In Nalo Hopkinson's short story Shift, Caliban has a relationship with a "golden girl". At some point, Caliban mentions she is cooking oats. At an earlier point in the story he says

There was a time they called porridge “gruel.”

I have no idea how this fits into the rest of the story. The Wikipedia article about porridge explains that, "Historically, porridge was a staple food in much of Northern Europe, North Korea, and Russia." The Wikipedia article about gruel says that,

It is a thinner version of porridge that may be more often drunk than eaten and may not need to be cooked. Historically, gruel has been a staple of the Western diet, especially for peasants.

The article also contains a paragraph on the etymology of "gruel". That does not really help, nor does the article about oatmeal.

After analysing the story for answers to two other questions, I am convinced that it is too carefully crafted for this porridge remark to be meaningless, but I cannot come up with an explanation for its presence in the story.

Addition: I don't know whether this is relevant, but in Shakespeare's works, "gruel" is apparently only used in Macbeth, Act IV, where the "Third Witch" says, "Make the gruel thick and slab". "Porridge" is used in The Tempest, Act II, scene, where Sebastian says about King Alonso, "He receives comfort like cold porridge.". The word "porridge" also occurs in several other Shakespeare plays (e.g. 1 Henry VI and Troilus and Cressida).

  • 1
    It may simply be an allusion to Dickens's Oliver Twist.
    – Mick
    Commented Aug 22, 2018 at 11:54
  • @Mick In what way is Oliver Twist relevant to the themes in "Shift", e.g. colonialism and racism? And who are "they" in that sentence?
    – Tsundoku
    Commented Aug 22, 2018 at 12:20
  • I've no idea, but if you mention gruel, I suspect that most people (at least of my age) will think of Oliver Twist. Anyway, it's not just O.T. Didn't Scrooge feed himself on gruel?
    – Mick
    Commented Aug 22, 2018 at 12:26
  • @Mick Sure, but it can also call up other associations, such as "doing porridge", and I don't see the relevance of that either.
    – Tsundoku
    Commented Aug 22, 2018 at 12:31
  • It might be worthwhile to look at the etymology of gruelling, which apparently derives from slang involving gruel. (Just on a quick scan of the story, wordplay might the be main function.)
    – DukeZhou
    Commented Aug 22, 2018 at 21:00

2 Answers 2


I’m not sure that the use of ‘gruel’ sustains deep scrutiny into the history of the dish or the term.

Although many sources state that it was a ‘thinner’ porridge, which leads to a general, ‘Oliver Twist’ influenced perception that gruel is always penitential in character, in fact it could be a very rich dish, such as this example with dried fruit, egg yolks, wine and sugar. The Scottish Language Dictionary also just gives the meaning as ‘porridge’, with no distinguishing characteristic of ‘thinness’

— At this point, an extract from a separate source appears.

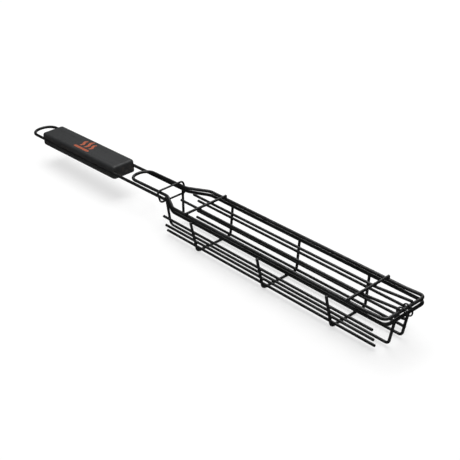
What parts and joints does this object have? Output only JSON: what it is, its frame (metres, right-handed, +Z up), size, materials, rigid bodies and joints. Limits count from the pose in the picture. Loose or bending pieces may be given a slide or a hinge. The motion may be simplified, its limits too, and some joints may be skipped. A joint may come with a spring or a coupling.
{
  "type": "grill basket",
  "caption": "Long narrow wire basket for grilling skewered food, with a wooden handle, a hinged wire lid, a sliding lock ring and a hang loop.",
  "frame": {"origin": "under the middle of the whole length, on the surface that the ribs stand on", "axes": "+X from the handle to the hinge, +Y to the left when seen from the handle, +Z up"},
  "size_m": [0.564, 0.056, 0.0434],
  "materials": {
    "wire_coating": "satin black non-stick coating on steel wire",
    "grid_coating": "satin black non-stick coating on thinner steel wire",
    "ring_coating": "black coating on steel wire, worn where it slides",
    "handle_wood": "black-stained hardwood, satin",
    "screw_steel": "zinc-plated steel"
  },
  "bodies": {
    "base": {"base_frame": "wire_coating", "handle_upper": "handle_wood", "handle_lower": "handle_wood", "handle_screws": "screw_steel", "rib_handle_end": "grid_coating", "rib_middle": "grid_coating", "rib_hinge_end": "grid_coating", "bottom_wire_left": "grid_coating", "bottom_wire_right": "grid_coating", "side_wire_upper_left": "grid_coating", "side_wire_upper_right": "grid_coating", "side_wire_lower_left": "grid_coating", "side_wire_lower_right": "grid_coating", "corner_wire_left": "grid_coating", "corner_wire_right": "grid_coating"},
    "lid": {"lid_frame": "wire_coating", "lid_wire_left": "grid_coating", "lid_wire_right": "grid_coating", "lid_cross_handle_end": "grid_coating", "lid_cross_hinge_end": "grid_coating", "hinge_ring_left": "ring_coating", "hinge_ring_right": "ring_coating"},
    "lock_ring": {"lock_ring": "ring_coating"}
  },
  "joints": [
    {"name": "lid_hinge", "type": "hinge", "parent": "base", "child": "lid", "pos_m": [0.276, 0, 0.034], "axis": [0, 1, 0], "range_deg": [0, 180]},
    {"name": "lock_slide", "type": "slide", "parent": "base", "child": "lock_ring", "axis": [-0.9998, 0, -0.0175], "range_m": [0, 0.077]}
  ]
}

What I take to be it’s significance in the short story is that it is being referred to as a dated or obsolete usage to emphasise how long Caliban has been in the world.

Now porridge is called ‘oatmeal’, then it was called ‘gruel’. So the point is not that porridge used to be nastier, only that it used to have a different name. Times change.


Porridge, and the cooking of oats, is a theme that runs through the story, so this reference to porridge does not come from out of nowhere.

What did we learn from your research? That porridge is a thick dish, sometimes sweet, sometimes with more complex additions to make it savory. Gruel, on the other hand, is thin, watery (another ongoing theme), simple.

Thus, in this simpler time, when they called porridge "gruel", you were

lord of the land and the veins of water

you had an easy life, you could afford to be gracious.

  • Why does calling porridge 'gruel' relate to having an easy life? Simple doesn't equate to easy. It sounds as though eating gruel would make for a less easy/luxurious life than eating porridge.